When minting tokens, the contract creates notes for recipients with specified values. These notes contain hidden amounts proven through zero-knowledge proofs. The contract verifies that the mint operation is authorized (perhaps by checking that the caller is the contract owner) and that the new notes have been properly constructed.

Transfer operations consume input notes and create output notes, similar to how Bitcoin transactions work but with privacy. The sender proves they own the input notes, that the input values equal output values (conservation of value), and that they're not double-spending, all without revealing the actual amounts. The contract verifies these proofs and updates its state to reflect the note set changes.

Zero-Knowledge Operations in Practice

The real magic happens in how your contract handles zero-knowledge proofs. Dusk's SDK provides abstractions that make this surprisingly straightforward.

When a user wants to transfer tokens, their client generates a proof that demonstrates: they know the opening of the input note commitments (proving ownership), the sum of input values equals the sum of output values plus any fees (proving conservation), and the notes haven't been spent before (proving no double-spend). This proof is a compact cryptographic argument that validators can verify quickly.

Your contract doesn't generate these proofs—the client does. Your contract's job is verifying proofs and updating state accordingly. The SDK provides verification functions that abstract the cryptographic details. You call a verification function with the proof and public inputs, and it returns a boolean indicating validity.

This separation between proof generation and verification is crucial. Proof generation is computationally intensive and happens off-chain. Verification is relatively cheap and happens on-chain in your contract. This architecture keeps gas costs reasonable while enabling sophisticated privacy-preserving operations.

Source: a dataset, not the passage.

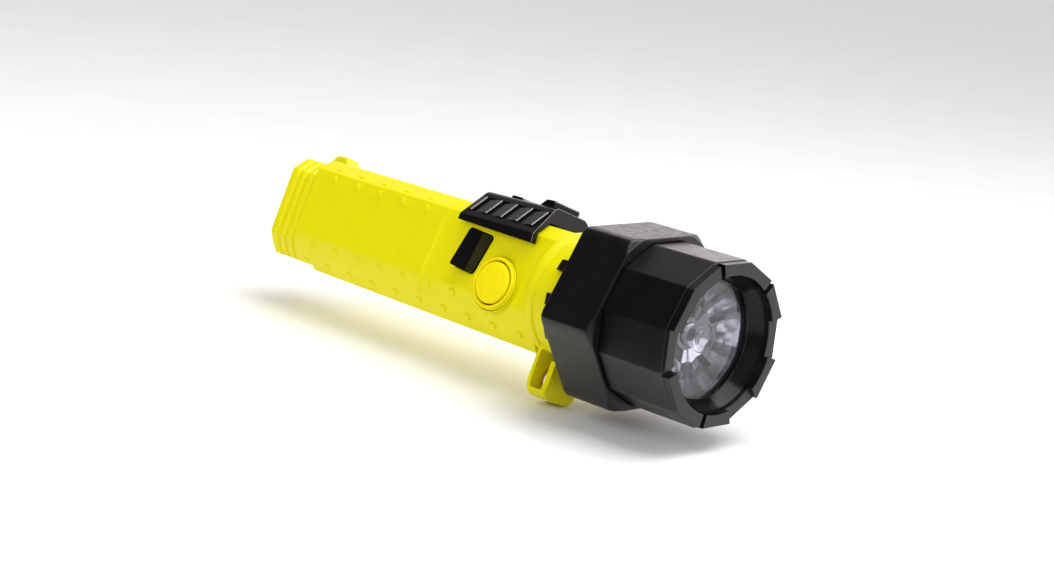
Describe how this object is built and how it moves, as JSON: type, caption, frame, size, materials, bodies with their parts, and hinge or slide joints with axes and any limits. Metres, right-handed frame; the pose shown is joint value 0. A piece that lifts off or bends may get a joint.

Testing Confidential Contracts

Testing privacy-preserving contracts requires different approaches than testing transparent contracts. You can't simply query balances and assert they match expected values because balances are hidden.

Instead, you test invariants and protocols. After a transfer, you verify that the transaction was accepted by the contract and that the recipient can subsequently spend their notes. You test that unauthorized transfers are rejected. You verify that the total supply remains constant through operations (unless minting or burning).

The testing framework provides utilities for simulating users, generating valid proofs, and interacting with contracts from different perspectives. You can test both the happy path where everything works correctly and failure cases where proofs are invalid or operations are unauthorized.

Integration tests validate that multiple contracts interact correctly. Your token might be used as collateral in a lending protocol or as an asset in a decentralized exchange. These integration tests ensure that contracts compose properly and that privacy guarantees hold across contract boundaries.

Advanced Patterns: Building Complex Applications

Once you understand basic contract development, you can tackle more sophisticated applications that leverage Dusk's unique capabilities.

Confidential Securities: Regulatory Compliance Meets Privacy

Securities represent one of the most compelling use cases for Dusk—tokenizing real-world assets like stocks, bonds, and investment funds while maintaining regulatory compliance and investor privacy.

A confidential security contract extends basic token functionality with transfer restrictions, holder verification, and selective disclosure. When tokens are transferred, the contract verifies that both sender and receiver are authorized holders—perhaps by checking that they've passed KYC verification or meet accredited investor requirements.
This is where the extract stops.